Mais ce qui fait surtout que Duccio est un maître, ce qui lui assure un haut rang parmi les créateurs, c’est la partie opposée de son retable, où il a peint ce qu’on appelle une Vierge de majesté. Ici point d’embarras ; nulle réserve à faire : on est en présence d’une de ces œuvres qui plaisent au premier coup d’œil. L’ensemble est de toute splendeur : une nappe d’or, des étoffes brodées et chargées d’or, une haie d’anges aux plumes d’or ; des couleurs riches et sourdes, des rayonnemens et des tournoiemens d’auréoles, toute une cour céleste, calme, debout ou à genoux, tenant des livres ou des palmes, rangée dans cette sublime et grave symétrie dont l’Ecole faisait un attribut de Dieu ; et, au centre de cette gloire, dans l’isolement magnifique de sa stature surnaturelle, la Vierge, assise sur un trône de marbre, tenant l’Enfant sur ses genoux. De la Madone de Guido à celle-ci, en moins d’un siècle, quelle distance[1] ! Quel enrichissement d’impressions, d’idées, d’images ; quel assouplissement et quelle extension du langage ! De quel prestige s’accroît la royauté de la Vierge, grâce au chœur sacré qui l’entoure et lui répète l’écho de sa gloire ! De combien de degrés encore sa majesté s’élève, par la stature surhumaine qui la distingue de sa cour d’adorateurs ! Impossible d’imaginer, dans l’expression d’une forme colossale, un trait plus pur, plus soutenu, avec le degré de souplesse qui l’anime sans l’amoindrir. Toute vêtue d’azur, dans un vaste manteau dont un pli enveloppe la tête, superbe et gracieuse, elle se montre à nous, modelée et pour ainsi dire sculptée dans une seule couleur. On devine son corps en dessous, ses épaules étroites et pures, le geste maternel du bras dont la belle main s’allonge et caresse l’Enfant, la rondeur des genoux, autour desquels l’étoffe se drape en rayonnant à plis nombreux. Elle est auguste et tendre. Elle est déesse et elle est femme.
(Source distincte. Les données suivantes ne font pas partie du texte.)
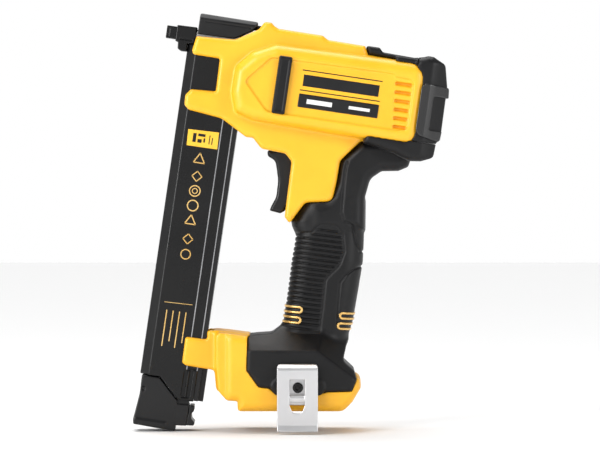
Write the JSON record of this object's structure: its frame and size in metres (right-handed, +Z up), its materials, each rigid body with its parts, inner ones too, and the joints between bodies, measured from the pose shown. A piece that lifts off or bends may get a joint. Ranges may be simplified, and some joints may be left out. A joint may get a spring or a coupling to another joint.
{
  "type": "cordless cable stapler",
  "caption": "Bare cordless brad-nailer style stapler with yellow shells, dark grip and foot, tall black bottom-load magazine, stepped nose and bright belt hook.",
  "frame": {"origin": "centre of the battery dock face on the underside of the foot", "axes": "+Z up with the battery foot level, muzzle towards -X, belt-hook side at -Y"},
  "size_m": [0.2236, 0.088, 0.2973],
  "materials": {
    "yellow_shell": "satin",
    "dark_overmould": "matte",
    "dark_plastic": "satin",
    "magazine_paint": "satin",
    "steel": "satin",
    "spring_steel": "satin",
    "bright_trim": "satin",
    "gold_trim": "satin",
    "plate_grey": "satin",
    "cast_frame": "cast",
    "brass": "machined",
    "bumper_rubber": "matte",
    "copper": "satin",
    "board": "satin",
    "label": "satin",
    "wire": "satin"
  },
  "bodies": {
    "tool_body": {"housing_left": "yellow_shell", "housing_right": "yellow_shell", "overmould_left": "dark_overmould", "overmould_right": "dark_overmould", "top_strips": "dark_overmould", "side_bumpers": "dark_overmould", "nameplates": "plate_grey", "grip_bands": "gold_trim", "rear_guard": "dark_plastic", "neck_seal": "dark_overmould", "housing_screws": "steel", "hinge_pin": "steel", "nose_block": "magazine_paint", "driver_guide": "steel", "bumper": "bumper_rubber", "magazine_channel": "magazine_paint", "magazine_back": "dark_plastic", "edge_trims": "bright_trim", "release_rods": "magazine_paint", "magazine_sticker": "label", "switch_body": "dark_plastic", "gas_cylinder": "steel", "motor_can": "steel", "motor_stator": "copper", "bearings": "steel", "gear_frame": "cast_frame", "gear_cover": "cast_frame", "belt_hook": "steel", "hook_screw": "magazine_paint", "hook_inserts": "brass", "battery_rails": "dark_plastic", "terminal_block": "dark_plastic", "terminals": "brass", "control_board": "board", "wires": "wire"},
    "nose_cover_body": {"nose_cover": "dark_plastic"},
    "contact_trip_body": {"contact_trip": "magazine_paint", "trip_spring": "spring_steel"},
    "trigger_body": {"trigger": "dark_plastic", "switch_plunger": "dark_plastic", "trigger_spring": "spring_steel"},
    "tray_body": {"magazine_tray": "steel", "staple_bar": "steel", "end_cap": "dark_plastic", "latch_pin": "steel", "spring_ribbon": "spring_steel"},
    "latch_body": {"magazine_latch": "dark_plastic"},
    "pusher_body": {"pusher": "dark_plastic", "roll_spring": "spring_steel"},
    "driver_body": {"driver_carriage": "steel", "driver_blade": "steel"},
    "lift_body": {"lift_wheel": "steel", "lift_shaft": "steel", "final_gear": "steel"},
    "idler_body": {"idler_gears": "steel", "idler_shaft": "steel"},
    "rotor_body": {"motor_pinion": "steel", "rotor_shaft": "steel", "motor_rotor": "steel", "motor_fan": "dark_plastic"}
  },
  "joints": [
    {"name": "trigger_pull", "type": "slide", "parent": "tool_body", "child": "trigger_body", "axis": [1, 0, 0], "range_m": [0, 0.006], "stiffness_N_per_m": 350},
    {"name": "contact_press", "type": "slide", "parent": "tool_body", "child": "contact_trip_body", "axis": [0.9895, 0, -0.1444], "range_m": [0, 0.005], "stiffness_N_per_m": 300},
    {"name": "cover_open", "type": "hinge", "parent": "tool_body", "child": "nose_cover_body", "pos_m": [-0.02326, 0, 0.26974], "axis": [0, 1, 0], "range_deg": [0, 70]},
    {"name": "tray_pull", "type": "slide", "parent": "tool_body", "child": "tray_body", "axis": [-0.1444, 0, -0.9895], "range_m": [0, 0.12]},
    {"name": "latch_press", "type": "hinge", "parent": "tray_body", "child": "latch_body", "pos_m": [-0.0839, 0, -0.00741], "axis": [0, 1, 0], "range_deg": [0, 12], "stiffness_Nm_per_rad": 0.15},
    {"name": "pusher_slide", "type": "slide", "parent": "tray_body", "child": "pusher_body", "axis": [-0.1444, 0, -0.9895], "range_m": [0, 0.18]},
    {"name": "lift_turn", "type": "hinge", "parent": "tool_body", "child": "lift_body", "pos_m": [0.02201, 0, 0.22675], "axis": [0, 1, 0], "range_deg": [0, 139]},
    {"name": "driver_slide", "type": "slide", "parent": "tool_body", "child": "driver_body", "axis": [0.9895, 0, -0.1444], "range_m": [0, 0.0348]},
    {"name": "idler_turn", "type": "hinge", "parent": "tool_body", "child": "idler_body", "pos_m": [0.0482, 0, 0.21938], "axis": [0, 1, 0], "range_deg": [-665, 1]},
    {"name": "rotor_turn", "type": "hinge", "parent": "tool_body", "child": "rotor_body", "pos_m": [0.06668, 0, 0.21417], "axis": [0, 1, 0], "range_deg": [-1, 2520]}
  ],
  "couplings": [
    {"joint": "driver_slide", "follows": "lift_turn", "m_per_rad": 0.014},
    {"joint": "idler_turn", "follows": "lift_turn", "ratio": -4.6667},
    {"joint": "rotor_turn", "follows": "lift_turn", "ratio": 17.733}
  ]
}
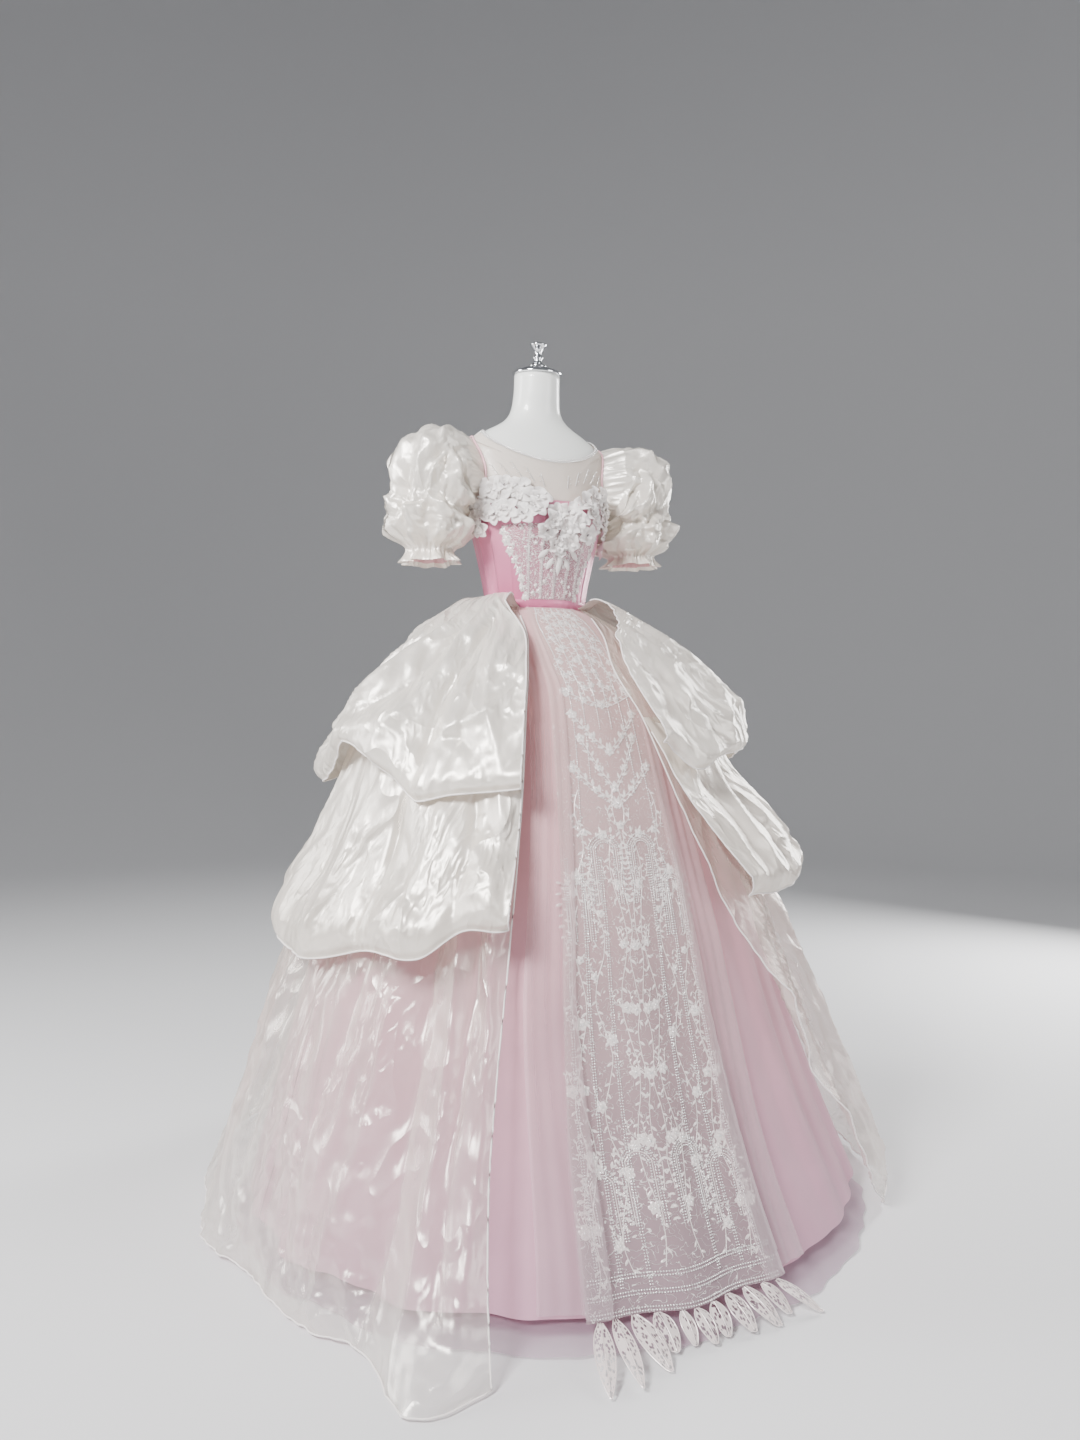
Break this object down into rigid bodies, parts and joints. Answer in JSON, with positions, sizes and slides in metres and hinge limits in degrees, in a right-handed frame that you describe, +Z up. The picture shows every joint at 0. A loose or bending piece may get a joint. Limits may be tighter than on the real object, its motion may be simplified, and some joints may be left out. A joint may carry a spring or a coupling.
{
  "type": "ball gown on dress form",
  "caption": "Layered ball gown with puff sleeves, lace front panel, flowered bodice and tiered open overskirt with train, on a limbless dress form.",
  "frame": {"origin": "middle of the stand base's underside, on the floor", "axes": "+Z up to the neck knob, -Y out of the gown's front, +X to the wearer's left"},
  "size_m": [1.4036, 1.5375, 1.7192],
  "materials": {
    "form": "smooth white shell",
    "chrome": "polished",
    "steel": "plain",
    "pink": "pink satin",
    "nude": "sheer net",
    "tulle": "soft pink tulle",
    "lining": "sheer grey pink net",
    "lace": "embroidered net",
    "organza": "shiny ivory organza",
    "flower": "cut petals and beads"
  },
  "bodies": {
    "root": {"dress_form": "form", "stand_base": "steel", "stand_pole": "steel", "neck_cap": "chrome", "neck_knob": "chrome", "corset_front": "pink", "corset_side_front_left": "pink", "corset_side_left": "pink", "corset_back_left": "pink", "corset_side_front_right": "pink", "corset_side_right": "pink", "corset_back_right": "pink", "waistband": "pink", "yoke_front": "nude", "yoke_back_left": "nude", "yoke_back_right": "nude", "neckline_beading": "flower", "back_zip": "pink", "sleeve_left": "organza", "armhole_binding_left": "pink", "sleeve_right": "organza", "armhole_binding_right": "pink", "bust_flowers": "flower", "tulle_front": "tulle", "lining_front": "lining", "tulle_back": "tulle", "lining_back": "lining", "lace_panel": "lace", "lace_leaf_1": "lace", "lace_leaf_2": "lace", "lace_leaf_3": "lace", "lace_leaf_4": "lace", "lace_leaf_5": "lace", "lace_leaf_6": "lace", "lace_leaf_7": "lace", "lace_leaf_8": "lace", "lace_leaf_9": "lace", "lace_leaf_10": "lace", "lace_leaf_11": "lace", "overskirt_long_right": "organza", "overskirt_lower_right": "organza", "overskirt_upper_right": "organza", "overskirt_long_left": "organza", "overskirt_lower_left": "organza", "overskirt_upper_left": "organza"}
  },
  "joints": []
}
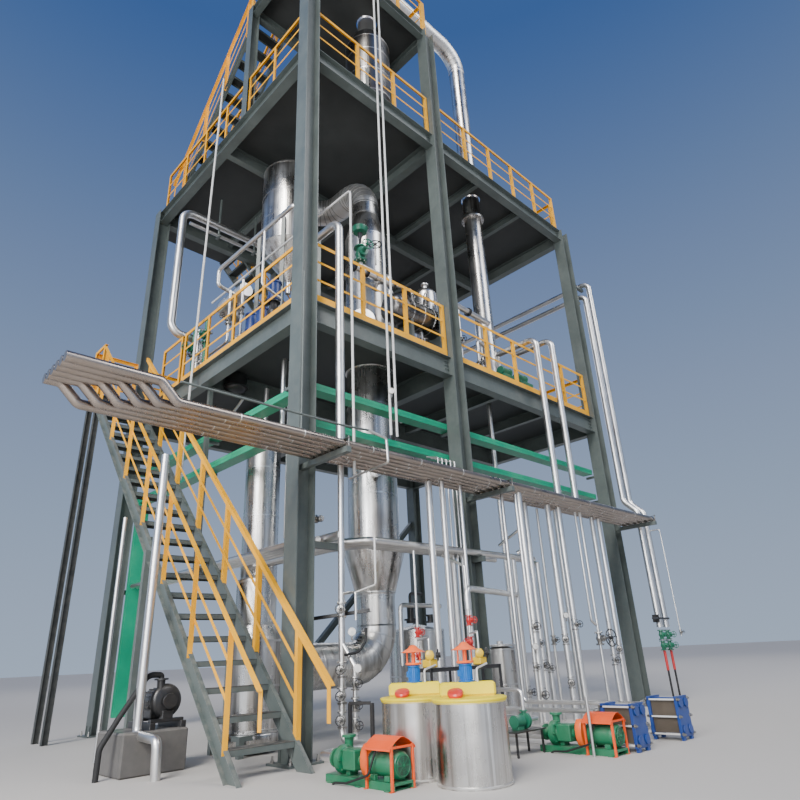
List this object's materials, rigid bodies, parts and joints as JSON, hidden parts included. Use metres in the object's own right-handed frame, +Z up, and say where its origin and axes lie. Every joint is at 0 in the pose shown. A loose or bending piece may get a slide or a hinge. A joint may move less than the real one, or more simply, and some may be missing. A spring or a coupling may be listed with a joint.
{
  "type": "distillation column plant",
  "caption": "Open steel frame with deck levels, guard rails and stairs, carrying stainless distillation columns, tanks, piping, cable trays, pumps and heat exchangers.",
  "frame": {"origin": "centre of the near corner column's foot, at the underside of its base plate", "axes": "+X along the long front face, +Y along the left face into the depth of the plant, +Z up"},
  "size_m": [13.27, 10.795, 18.1],
  "materials": {
    "frame_paint": "satin grey-green paint",
    "yellow_paint": "golden yellow paint",
    "deck_plate": "dark painted plate",
    "green_tray": "emerald green",
    "lid_yellow": "bright yellow",
    "agitator_blue": "blue and orange paint",
    "pump_green": "green painted castings",
    "hood_orange": "orange paint",
    "plate_pack": "stacked plates",
    "exchanger_blue": "blue paint",
    "rack_pipe": "clad pipe",
    "stainless": "stainless cladding"
  },
  "bodies": {
    "root": {"columns": "frame_paint", "base_plates": "frame_paint", "top_posts": "frame_paint", "beams_1": "frame_paint", "deck_1": "deck_plate", "beams_2": "frame_paint", "deck_2": "deck_plate", "beams_3": "frame_paint", "deck_3": "deck_plate", "rails_1_front": "yellow_paint", "rails_1_left": "yellow_paint", "rails_1_rear": "yellow_paint", "rails_2_front": "yellow_paint", "rails_2_left": "yellow_paint", "rails_2_rear": "yellow_paint", "rails_3": "yellow_paint", "stair_1": "frame_paint", "treads_1": "frame_paint", "stair_1_rails": "yellow_paint", "landing_1": "frame_paint", "stair_2": "frame_paint", "treads_2": "frame_paint", "stair_2_rails": "yellow_paint", "landings_2": "frame_paint", "stair_3": "frame_paint", "treads_3": "frame_paint", "stair_3_rails": "yellow_paint", "main_column": "stainless", "main_head": "stainless", "main_foot": "stainless", "vapour_duct": "stainless", "separator": "stainless", "main_lugs": "stainless", "separator_legs": "frame_paint", "condenser": "stainless", "condenser_legs": "frame_paint", "slim_column": "stainless", "top_duct": "stainless", "receiver": "stainless", "sump_tank": "stainless", "tank_stand": "frame_paint", "rear_tank": "stainless", "small_tank": "stainless", "pipe_rack": "rack_pipe", "rack_bearers": "frame_paint", "ground_header": "stainless", "pipe_arms": "frame_paint", "trays": "green_tray", "tray_arms": "frame_paint", "front_risers": "stainless", "left_risers": "stainless", "right_risers": "stainless", "downcomers": "stainless", "dosing_tanks": "stainless", "dosing_lids": "lid_yellow", "agitators": "agitator_blue", "pumps": "pump_green", "pump_hoods": "hood_orange", "exchangers": "plate_pack", "exchanger_frames": "exchanger_blue"}
  },
  "joints": []
}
Pour son visage, serein et pensif, aux longs yeux en amande, au nez fin, aux joues parfaites, à la bouche

  1. La comparaison serait plus claire encore avec la fameuse Madone des Rucellai, faussement attribuée à Cimabuë, et qui est une œuvre de la jeunesse de Duccio, peinte en 1285. Le texte de la commande est cité par Milanesi, Documenti, t. I, pp. 158-160. La première mention de Duccio par les archives est de 1218. Le seul ouvrage indiscutable qui nous reste de Cimabuë est la mosaïque de Pise exécutée en 1301. Le premier ouvrage certain de Giotto est la mosaïque du narthex de Saint-Pierre de Rome, exécutée en 1298.